=== TASK DATA ===

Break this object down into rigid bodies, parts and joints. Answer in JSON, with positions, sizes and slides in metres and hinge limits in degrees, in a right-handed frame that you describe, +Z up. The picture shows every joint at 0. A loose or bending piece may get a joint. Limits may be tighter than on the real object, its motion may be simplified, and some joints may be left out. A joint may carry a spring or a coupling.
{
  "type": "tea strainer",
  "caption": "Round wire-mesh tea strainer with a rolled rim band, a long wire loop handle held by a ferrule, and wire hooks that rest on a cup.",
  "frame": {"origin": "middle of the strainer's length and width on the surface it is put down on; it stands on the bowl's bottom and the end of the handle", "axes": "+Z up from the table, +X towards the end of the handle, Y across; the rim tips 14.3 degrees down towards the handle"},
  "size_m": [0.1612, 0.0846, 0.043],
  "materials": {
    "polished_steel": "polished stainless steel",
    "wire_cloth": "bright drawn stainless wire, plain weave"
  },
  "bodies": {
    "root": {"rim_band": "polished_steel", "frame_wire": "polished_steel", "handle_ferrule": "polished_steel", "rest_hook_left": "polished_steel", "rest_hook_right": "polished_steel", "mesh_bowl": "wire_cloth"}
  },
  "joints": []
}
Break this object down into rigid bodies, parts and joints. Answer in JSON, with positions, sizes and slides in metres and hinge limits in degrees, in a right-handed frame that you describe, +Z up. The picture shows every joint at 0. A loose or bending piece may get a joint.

===

TASK STATEMENT →
Each entry above needs to be retyped exactly.

SOLUTION BELOW →
Break this object down into rigid bodies, parts and joints. Answer in JSON, with positions, sizes and slides in metres and hinge limits in degrees, in a right-handed frame that you describe, +Z up. The picture shows every joint at 0. A loose or bending piece may get a joint. Limits may be tighter than on the real object, its motion may be simplified, and some joints may be left out. A joint may carry a spring or a coupling.
{
  "type": "tea strainer",
  "caption": "Round wire-mesh tea strainer with a rolled rim band, a long wire loop handle held by a ferrule, and wire hooks that rest on a cup.",
  "frame": {"origin": "middle of the strainer's length and width on the surface it is put down on; it stands on the bowl's bottom and the end of the handle", "axes": "+Z up from the table, +X towards the end of the handle, Y across; the rim tips 14.3 degrees down towards the handle"},
  "size_m": [0.1612, 0.0846, 0.043],
  "materials": {
    "polished_steel": "polished stainless steel",
    "wire_cloth": "bright drawn stainless wire, plain weave"
  },
  "bodies": {
    "root": {"rim_band": "polished_steel", "frame_wire": "polished_steel", "handle_ferrule": "polished_steel", "rest_hook_left": "polished_steel", "rest_hook_right": "polished_steel", "mesh_bowl": "wire_cloth"}
  },
  "joints": []
}
Break this object down into rigid bodies, parts and joints. Answer in JSON, with positions, sizes and slides in metres and hinge limits in degrees, in a right-handed frame that you describe, +Z up. The picture shows every joint at 0. A loose or bending piece may get a joint.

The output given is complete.